Cassell's Cyclopedia of Photography 1911 identifies John Waterhouse of Halifax as the inventor in 1858 of Waterhouse stops, "a separate stop being required for each opening."

The Waterhouse stop or Waterhouse diaphragm is an interchangeable diaphragm with an aperture (hole) for controlling the entry of light into a camera. A thin piece of metal (the diaphragm) is drilled with a hole (the aperture); a set of these with varying hole sizes makes up a set of Waterhouse stops, corresponding to what today we call f-stops or f-numbers. Photographic lens makers provided slots in lens barrels for the insertion of the chosen stop.

== History ==

This apparatus was invented by the pioneering 19th-century photographer John Waterhouse of Halifax in 1858. It has also been reported to have been independently invented by Mr. H. R. Smyth, and described by Waterhouse as early as 1856. The innovation was quickly put to use due to its convenience: "Aperture openings were at first controlled by unscrewing the lens and inserting stops of the appropriate size between the lens components, though after 1858 photographers used the more convenient Waterhouse stops which eliminated unscrewing the components."

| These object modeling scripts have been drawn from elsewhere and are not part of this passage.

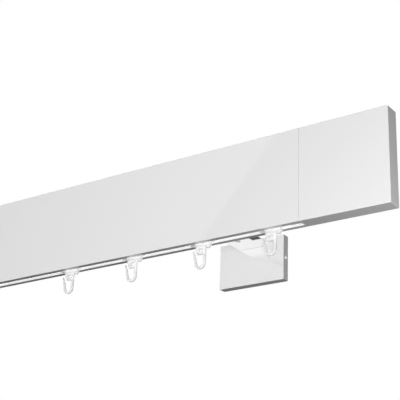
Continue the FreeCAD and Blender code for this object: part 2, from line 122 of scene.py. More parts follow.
def disc_profile(radius, low, high, ease):
    """Radius and height up the side of a disc: both rims follow a quarter circle of the ease's radius."""
    turn = np.linspace(0, np.pi / 2, RIM_STEPS)
    radii = radius - ease * (1 - np.sin(turn))
    rise = ease * (1 - np.cos(turn))
    heights = np.concatenate([low + rise, (high - rise)[::-1]])
    return np.stack([np.concatenate([radii, radii[::-1]]), heights], axis=-1)


def swept_band(outer, inner, half_thickness, inset, section):
    """Band between two side lines in the plane y = SLOT_Y, closed by flat ends.

    Per step: point = middle + a * (half width - inset) * side + b * (half thickness - inset) * Y. Middle and
    half width come from the two lines, side points from inner to outer, and (a, b) is the section."""
    middle, half = (outer + inner) / 2, (outer - inner) / 2
    width = np.linalg.norm(half, axis=1)
    share = (1 - inset / width)[:, None]
    a, b = section
    x = middle[:, :1] + half[:, :1] * share * a
    z = middle[:, 1:] + half[:, 1:] * share * a
    y = SLOT_Y + (half_thickness - inset)[:, None] * b
    grid = np.stack([x, y, z], axis=-1)
    rows, columns = grid.shape[:2]
    ends = [list(range(columns)), list(range((rows - 1) * columns, rows * columns))[::-1]]
    return grid.reshape(-1, 3), grid_faces(rows, columns, False, True), ends


def turned(profile, centre, count):
    """Surface of revolution about Z: each (radius, height) of the profile goes once round the centre."""
    turn = np.linspace(0, 2 * np.pi, count, endpoint=False)
    radius, height = profile[:, 0][:, None], profile[:, 1][:, None]
    x = centre[0] + radius * np.cos(turn)
    y = centre[1] + radius * np.sin(turn)
    z = height + 0 * x
    grid = np.stack([x, y, z], axis=-1)
    rows = len(profile)
    quads = grid_faces(rows, count, False, True)[:, ::-1]
    ends = [list(range(count))[::-1], list(range((rows - 1) * count, rows * count))]
    return grid.reshape(-1, 3), quads, ends


def rounded_outline(x0, x1, half_width, radius):
    """Rectangle with corner arcs, anticlockwise: a quarter circle of points round each corner's centre."""
    quarter = np.linspace(0, np.pi / 2, CORNER_POINTS)
    radius = min(radius, (x1 - x0) / 2, half_width)
    centres = [
        (x1 - radius, half_width - radius, 0.0),
        (x0 + radius, half_width - radius, np.pi / 2),
        (x0 + radius, radius - half_width, np.pi),
        (x1 - radius, radius - half_width, 1.5 * np.pi),
    ]
    xs = [cx + radius * np.cos(quarter + start) for cx, cy, start in centres]
    ys = [cy + radius * np.sin(quarter + start) for cx, cy, start in centres]
    return np.concatenate(xs), np.concatenate(ys)


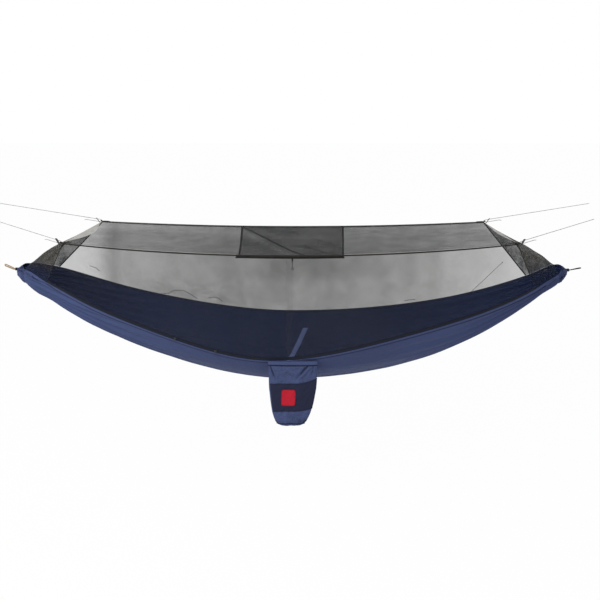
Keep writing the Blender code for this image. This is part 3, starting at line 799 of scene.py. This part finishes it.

Alternatively, one or more pieces of metal would be drilled with various sized holes. The stop could then be chosen by sliding the diaphragm to different positions in the lens slot. Such multi-aperture diaphragms were also sometimes referred to as Waterhouse stops, due to their operation based on sliding through a slot in the lens barrel.

== Uses ==

Waterhouse stops were also used in photographic enlargers in the darkroom.

Today, Waterhouse stops are largely obsolete; most modern photographic lenses are made with an iris diaphragm. Some compact digital cameras use 2-hole diaphragms for limited aperture control. One modern device that still uses interchangeable stops is the Lensbaby. Others are a new Petzval lens and an achromat lens being crowdfunded by Lomography.